The diverse functional environment of the world has manifested itself and been the main inspiration for Kate MacDowell’s ceramic sculpture. The conspicuous mix of forces of nature with human and animal anatomy in her work draws interest instantly and leaves a long lasting impact on our minds. The detailed sculpture is all hand sculpted and made from porcelain rendering an incandescent and ethereal facade. Having traveled through Renaissance Italy, Classical and Minoan Greece, Nepal, India and Thailand, her inspiration to art is more experiential rather than academic.

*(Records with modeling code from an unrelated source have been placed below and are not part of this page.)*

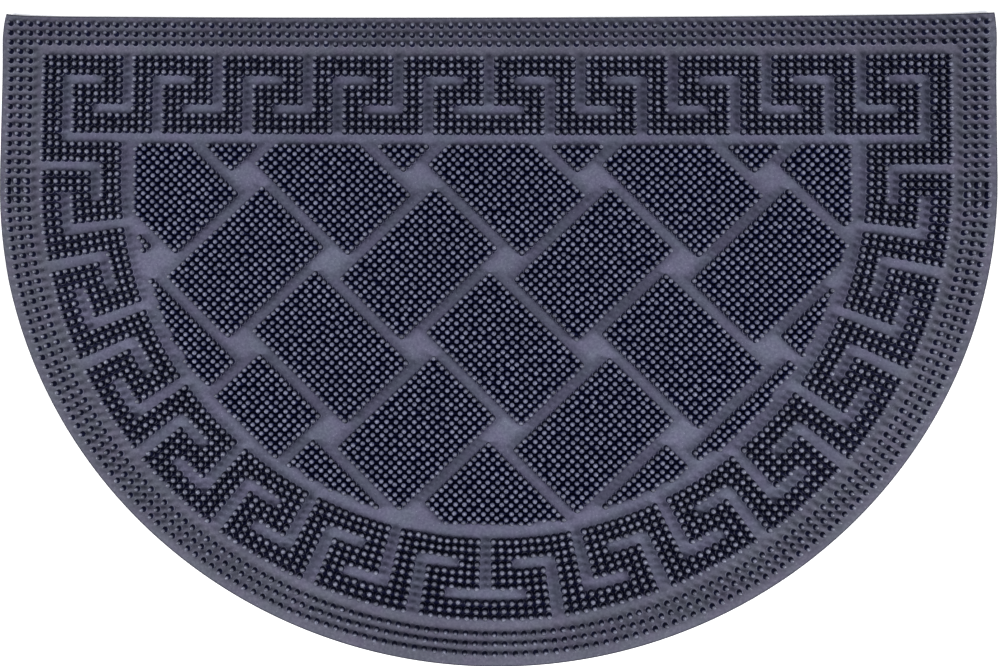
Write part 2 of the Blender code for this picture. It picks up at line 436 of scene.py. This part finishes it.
def make_sheet(finder, weights):
    """The thin sheet: a grid on top, a coarser one below, and a rounded rim between them."""
    x, low, high = edge_columns(RIM[0][0])
    parts = np.linspace(0, 1, GRID_ALONG + 1)
    grid_x = np.repeat(x[:, None], GRID_ALONG + 1, axis=1).ravel()
    grid_y = (low[:, None] + (high - low)[:, None] * parts[None, :]).ravel()
    flat = np.stack(placed(grid_x, grid_y), axis=1)
    grid = drawn_in(flat)
    lift = curl(grid[:, 0], grid[:, 1])
    vertices = [(p[0], p[1], SHEET_TOP + z) for p, z in zip(grid, lift)]
    faces = top_faces()
    under = {}
    for outline in under_outlines():
        for corner in outline:
            if corner not in under:
                under[corner] = len(vertices)
                vertices.append((grid[corner][0], grid[corner][1], lift[corner]))
        faces.append(tuple(under[corner] for corner in outline))

    edge = edge_numbers()
    rings = [edge]
    levels = [(inset, SHEET_TOP - drop) for inset, drop in RIM[1:]] + [(0.0, RIM_FOOT)]
    for inset, height in levels:
        ring = edge_ring(inset)
        ring = drawn_in(np.stack(placed(ring[:, 0], ring[:, 1]), axis=1))
        rings.append(list(range(len(vertices), len(vertices) + len(ring))))
        vertices += [(p[0], p[1], height + z) for p, z in zip(ring, curl(ring[:, 0], ring[:, 1]))]
    rings.append([under[corner] for corner in edge])
    for upper, lower in zip(rings, rings[1:]):
        for index in range(len(upper)):
            after = (index + 1) % len(upper)
            faces.append((upper[index], lower[index], lower[after], upper[after]))

    piece = mesh_piece("mat_sheet", vertices, faces)
    on_top = len(grid)
    crowd = np.zeros(len(vertices))
    crowd[:on_top] = crowding(flat, finder, weights)
    set_values(piece, "crowd", crowd)
    wide = np.zeros(len(vertices))
    wide[:on_top] = crowding(flat, finder, [1.0] * len(weights), WIDE_REACH)
    set_values(piece, "wide", wide)
    margin = np.ones(len(vertices))
    margin[:on_top] = np.interp(from_edge(grid_x, grid_y), MARGIN_WIDTHS, (1, 0))
    set_values(piece, "margin", margin)
    rim = np.zeros(len(vertices))
    rim[rings[1][0] :] = 1
    rim[rings[1]] = UPPER_RIM_SHADE
    set_values(piece, "rim", rim)
    return piece


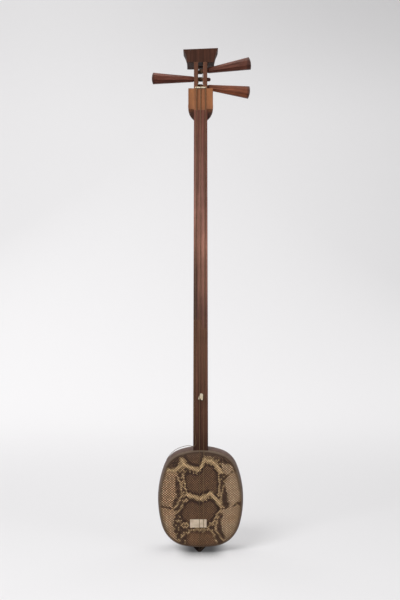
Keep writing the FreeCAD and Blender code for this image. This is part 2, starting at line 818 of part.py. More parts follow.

This is greatly reflected in the unique portrayal of subjects in her signature style of white nude porcelain, which makes each of her artwork stands out with a message both strong and dramatic.

The inspiration
Kate Macdowell has, through her works, attempted a three dimensional rendition of a warning about the degenerating human relation to the surrounding ecosystem. Using human skeletons or singular part of human anatomy, Kate has emphasized that human fate in relation to the animals are closely entwined and the effects on one is not detached for the other as well. Some of her anthropomorphic art renditions, e.g. the rabbit with a gas-mask, visually stirs our minds and forces us to face our destructive practices towards the ecology as a whole.


The material
Porcelain has seen to last over centuries while retaining a high aesthetic value. Unlike other forms of clay, porcelain develops maximum cracks while working but can be also patched up and progressed without difficulty. Inspired by this quality, Kate Macdowell uses porcelain to vividly depict our delicate ecosystem dying a fast death and urging our minds to be aware of its bizarre effects. Painstakingly, Kate sculpted each piece by hand by slowly hollowing out the porcelain from its solid form to bring out its strength and fine texture making her works of human or animal anatomy and skeleton look faultless. According to Macdowell, the necessity to use porcelain was more important because “A pure white piece also speaks to me of ghosts or negative space–it suggests something missing from the world”. (From her interview at Lobster and Canary)

The artwork
Kate Macdowell uses visual language of concern to characterize the endangered ecological world as a result of human civilization and careless social activities.

She says:

I use human skeleton or human limbs to show that our own fate as animals also reliant upon our environment is closely intertwined with these creatures, and that in losing a part of the natural world, we are losing a part of our own identity as well.

The green aspect
Rather than just being ecologically conscious, Kate Macdowell’s macabre porcelain portrayals forces humanity to jolt up to the extent of damage done to the ecology. The frequent depiction of insects crawling on a face or body-part in her figurines expresses the discomfort brought around to Mother Nature by human destruction of the environment. Macdowell says that her extensive works with frogs, bees, ants, insects, small birds and field mice are because they are the ‘weak links’ or smallest part of the ecosystem becoming the foremost preys to “environmental stresses”.